Scamorze amare (del “non” Molise)

Mettiamo un attimo da parte l’amore per la terra d’origine, il Molise. Proviamo a ragionare con la testa e non con il cuore. Fino a ieri abbiamo sempre associato al prodotto molisano la massima qualità, forse perché ricordiamo quei paesi pieni di vacche gonfie di latte, scodinzolanti persino sulle strade provinciali scortate dal pastore cotto dal sole. O abbiamo assistito alle lavorazioni in quelle casette di pietra spessa: una vera e propria “arte” frutto di antiche pratiche, infiniti passaggi generazionali, di tanti segreti e sapienza tramandata di padre in figlio.

Che le cose negli ultimi anni fossero cambiate, ce ne siamo accorti un po’ tutti. Quante macellerie hanno chiuso, specie alla morte del titolare, con i figli a studiare nel Nord Italia? Quanti piccoli negozi a conduzione familiare hanno abbassato definitivamente la saracinesca? Quanti punti vendita in genere sono scomparsi, lasciando solo ricordi sempre più sbiaditi? Quanta gente è andata via per sempre, facendo persino perdere le tracce? E le botteghe, quelle splendide botteghe artigiane, che fine hanno fatto?

Vedendo la trasmissione “Report” di lunedì scorso, con quel lunghissimo elenco di aziende molisane, dai nomi familiarissimi da anni, che purtroppo utilizzano latte estero (molte senza dirlo), in tanti abbiamo avuto il classico colpo al cuore. E’ stata la certificazione di un mondo finito per sempre. E la domanda è ormai spontanea: perché dovremmo comprare nel supermercato a Roma un prodotto che viene dal Molise se poi molisano non lo è più? Chi ce lo garantisce più che quel prodotto rispetta certa “molisanità antica”, certi disciplinari frutto più di pratica che di leggi, dal momento che diverse aziende scrivono sulla confezione o sul proprio sito internet di produrre con latte “molisano al 100%” mentre poi – come s’è visto in tv – viene dalla Germania o dalla Polonia?
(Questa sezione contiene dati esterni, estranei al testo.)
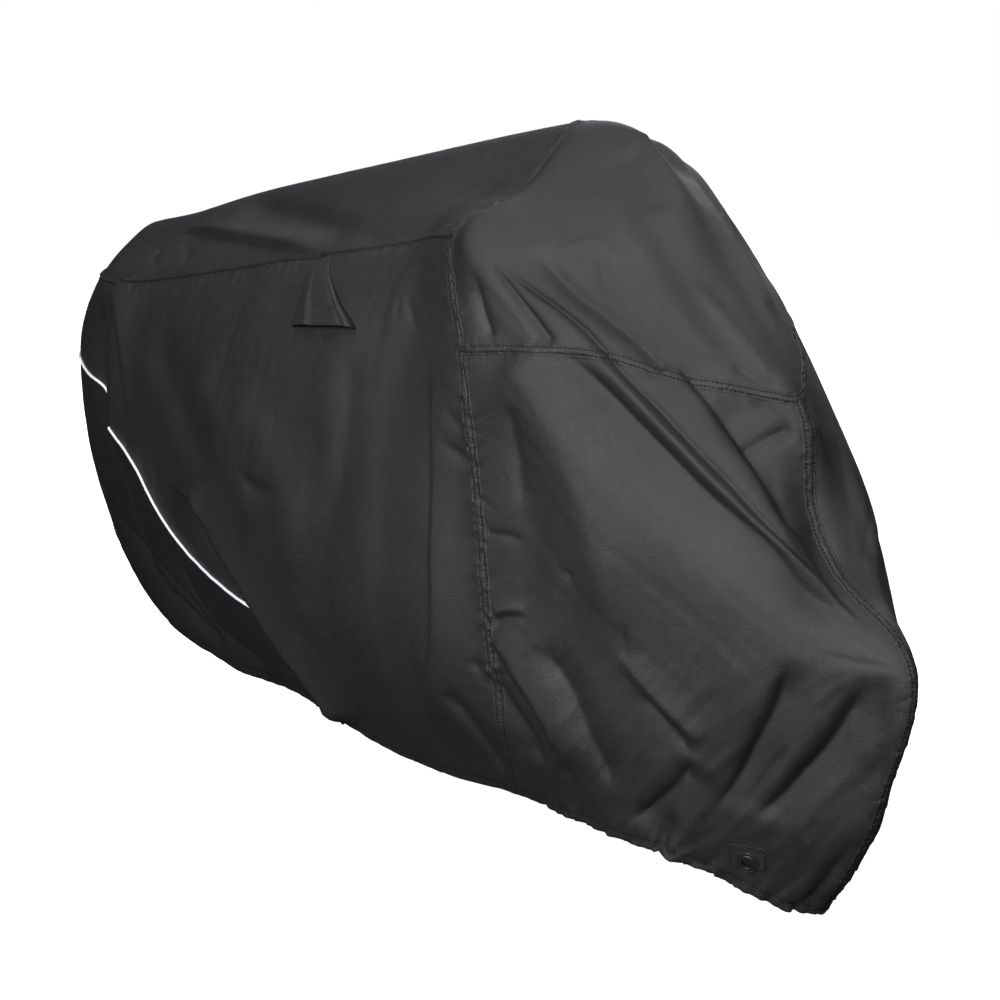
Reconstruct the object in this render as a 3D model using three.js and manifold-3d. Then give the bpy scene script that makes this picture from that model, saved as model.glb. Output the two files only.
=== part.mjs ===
// A fitted motorcycle cover, in the shape in which it hangs.
// Lengths are in millimetres, +X points to the front, +Y to the left side and +Z up.
// The sewn panels share one surface, which is lofted over a fan of ribs: each rib starts on the
// ridge along the middle and runs down the right side to the hem. The left side is its mirror.
import * as THREE from 'three';
import { mergeVertices } from 'three/addons/utils/BufferGeometryUtils.js';
import Module from 'manifold-3d';

const wasm = await Module();
wasm.setup();

// Driving sizes
const CLOTH = 2.0;            // thickness of every panel
const SEAM_GAP = 0.46;        // how far each panel stops short of its seam line
const REST_GAP = 0.35;        // clearance of a piece that lies on the cloth
const TOP_POINT = { x: 400, z: 1262 };   // inside the top, where the cover is held up
const PIPING_RADIUS = 3.2;
const PIPING_LIFT = 3.4;      // clearance of the piping's centre line, for the bends of the seam
const VENT = { swell: 30, cloth: 1.6 };
const ONE_SIDED_FADE = 60;    // half width over which a fold of one side only dies away
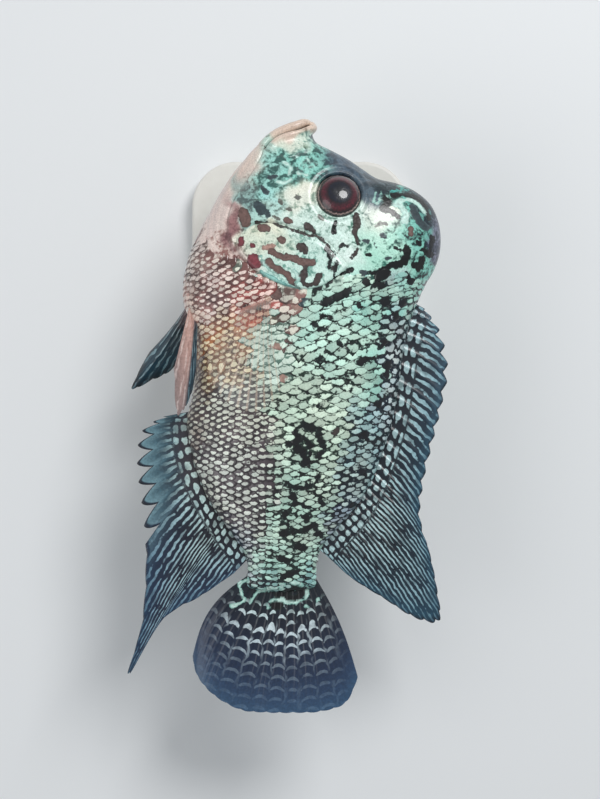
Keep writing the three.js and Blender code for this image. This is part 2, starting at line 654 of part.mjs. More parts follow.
// Stand: a flat rounded plate with two short rods up to the lower flank
const PLATE_LENGTH = 128;
const PLATE_WIDTH = 78;
const PLATE_THICKNESS = 8;
const PLATE_CORNER = 16;
const PLATE_BEVEL = 1.2;
const ROD_RADIUS = 2.5;
const ROD_PLACES = { front: [66, 3], rear: [108, -2] };

function plateShape() {
  const x = PLATE_WIDTH / 2 - PLATE_CORNER;
  const y = PLATE_LENGTH / 2 - PLATE_CORNER;
  const radius = PLATE_CORNER - PLATE_BEVEL;
  const shape = new THREE.Shape();
  shape.absarc(x, y, radius, 0, Math.PI / 2);
  shape.absarc(-x, y, radius, Math.PI / 2, Math.PI);
  shape.absarc(-x, -y, radius, Math.PI, 1.5 * Math.PI);
  shape.absarc(x, -y, radius, 1.5 * Math.PI, 2 * Math.PI);
  return shape;
}
const plate = new THREE.ExtrudeGeometry(plateShape(), {
  depth: PLATE_THICKNESS - 2 * PLATE_BEVEL,
  bevelThickness: PLATE_BEVEL,
  bevelSize: PLATE_BEVEL,
  bevelSegments: 3,
  curveSegments: 10,
});
addNode("stand_base", weldedSolid(plate.translate(0, 0, PLATE_BEVEL)), COLOURS.plinth, 0.5);

const bodyLowered = body.translate(0, 0, -GAP);
for (const [name, [along, across]] of Object.entries(ROD_PLACES)) {
  const foot = PLATE_THICKNESS + GAP;
  const length = MIDPLANE_Z - foot;
  const rod = new THREE.CylinderGeometry(ROD_RADIUS, ROD_RADIUS, length, 20).rotateX(Math.PI / 2);
  rod.translate(across, SNOUT_Y - along, foot + length / 2);
  const pieces = weldedSolid(rod).subtract(bodyLowered).decompose();
  const lower = pieces.reduce((a, b) => (a.boundingBox().min[2] < b.boundingBox().min[2] ? a : b));
  addNode(`stand_rod_${name}`, lower, COLOURS.steel, 0.3, 1);
}

export default group;
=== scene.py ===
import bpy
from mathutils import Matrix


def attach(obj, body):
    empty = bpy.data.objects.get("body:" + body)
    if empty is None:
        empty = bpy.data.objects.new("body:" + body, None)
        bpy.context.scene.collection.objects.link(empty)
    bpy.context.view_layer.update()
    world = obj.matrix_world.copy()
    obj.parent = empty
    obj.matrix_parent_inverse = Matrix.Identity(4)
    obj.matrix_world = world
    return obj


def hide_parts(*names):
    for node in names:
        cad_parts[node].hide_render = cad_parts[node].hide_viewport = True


bl_info = {
    "name": "Flowerhorn cichlid model",
    "version": (1, 0, 0),
    "blender": (4, 5, 0),
    "location": "View3D > Sidebar > Fish",
    "description": "Builds the finished surface of a life-size flowerhorn cichlid on its display stand",
    "category": "Object",
}

import functools
import math

import bpy
import numpy as np
from mathutils import Vector

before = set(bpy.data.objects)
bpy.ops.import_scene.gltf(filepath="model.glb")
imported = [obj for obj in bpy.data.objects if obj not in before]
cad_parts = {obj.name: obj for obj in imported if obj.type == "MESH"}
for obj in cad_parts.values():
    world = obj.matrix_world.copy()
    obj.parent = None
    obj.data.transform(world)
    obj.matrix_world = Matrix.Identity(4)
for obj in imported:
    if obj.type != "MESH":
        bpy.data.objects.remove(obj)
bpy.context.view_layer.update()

# All sizes are in millimetres until a mesh is made. X runs from the belly to the back, Y from the tail
# to the snout and Z up through the flanks. A lateral place is (along, across): the distance behind the
# snout tip, and the height above the fish's own axis, plus towards the back.
MM = 0.001
SNOUT_Y = 72.0
MIDPLANE_Z = 52.0
LEFT, RIGHT = 1, -1
SIDES = (LEFT, "left"), (RIGHT, "right")
COAT_DEPTH = 0.35  # the skin lies this far inside the solids, and the scales fill it

# Slices through the body, from snout to tail root: the ends of the slice at the back and the belly, its
# half width, the share from belly to back where it is widest, and how sharp its two ends are
STATIONS = np.array([
    (0.0, 2.6, 0.0, 2.6, 0.0, 0.50, 0.80, 0.70),
    (0.5, 4.4, 0.7, -1.6, 4.0, 0.50, 0.80, 0.70),
    (2.2, 5.0, 2.3, -6.0, 6.1, 0.48, 0.80, 0.65),
    (4.8, 4.6, 4.6, -10.2, 7.6, 0.45, 0.80, 0.60),
    (7.4, 6.2, 8.0, -14.4, 8.8, 0.45, 0.85, 0.60),
    (9.6, 10.6, 12.3, -18.6, 10.1, 0.46, 0.90, 0.62),
    (12.8, 16.6, 17.5, -22.8, 11.4, 0.48, 0.92, 0.66),
    (16.2, 21.6, 24.0, -27.0, 12.8, 0.50, 0.92, 0.70),
    (19.2, 26.4, 31.0, -31.0, 14.0, 0.50, 0.90, 0.74),
    (20.9, 33.0, 37.5, -34.4, 14.9, 0.50, 0.84, 0.78),
    (23.6, 39.2, 43.3, -36.8, 15.6, 0.50, 0.80, 0.80),
    (28.5, 44.6, 48.3, -38.4, 16.2, 0.50, 0.80, 0.82),
    (35.5, 47.4, 53.4, -39.4, 16.6, 0.50, 0.80, 0.84),
    (43.3, 47.7, 58.0, -39.7, 16.8, 0.50, 0.82, 0.86),
    (50.5, 45.6, 62.5, -39.2, 16.8, 0.50, 0.86, 0.88),
    (56.8, 41.9, 67.5, -37.4, 16.6, 0.50, 0.94, 0.90),
    (64.5, 38.4, 74.5, -35.6, 16.3, 0.50, 1.02, 0.92),
    (75.0, 35.4, 83.0, -35.2, 15.9, 0.50, 1.06, 0.94),
    (87.2, 33.8, 92.0, -36.4, 15.2, 0.51, 1.08, 1.00),
    (99.0, 32.0, 101.0, -38.4, 14.2, 0.52, 1.10, 1.10),
    (110.0, 28.9, 111.0, -37.2, 12.8, 0.53, 1.10, 1.15),
    (120.5, 25.0, 121.0, -34.2, 11.0, 0.53, 1.10, 1.15),
    (130.0, 19.5, 130.5, -29.6, 9.0, 0.52, 1.08, 1.12),
    (138.0, 12.6, 138.5, -24.0, 7.2, 0.50, 1.00, 1.05),
    (144.0, 7.6, 145.0, -19.4, 5.9, 0.50, 0.95, 0.95),
    (149.5, 6.0, 150.0, -18.0, 4.9, 0.50, 0.90, 0.90),
    (154.5, 5.8, 154.5, -18.2, 3.8, 0.50, 0.90, 0.90),
    (158.0, 4.4, 158.0, -17.0, 2.4, 0.50, 0.90, 0.90),
    (159.6, -6.3, 159.6, -6.3, 0.0, 0.50, 0.90, 0.90),
])
LAST_STATION = len(STATIONS) - 1
HUMP_CENTRE, HUMP_RADII, HUMP_SWELL = (39.0, 31.0), (17.0, 16.0), 1.3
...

Il guaio è che quei pochi produttori, forse pochissimi, che ancora realizzano la scamorza o il caciocavallo come si faceva trent’anni fa e che vendono il prodotto nel proprio comune – reale filosofia del “chilometro zero” – pagheranno per una stragrande maggioranza che continua a beneficiare del nome di un “Molise incontaminato” ma che, ahinoi, tanto “incontaminato” non lo è più. E non dicendolo, come si è fatto per anni, ha portato a tutto questo.

Che senso ha, allora, oggi comprare un prodotto solo perché presumibilmente viene dal Molise? Non è forse meglio, qui a Roma, cercarsi un biologico di Maccarese o di Fiumicino, casomai con i Gruppi di acquisto? Amara ma concreta conclusione.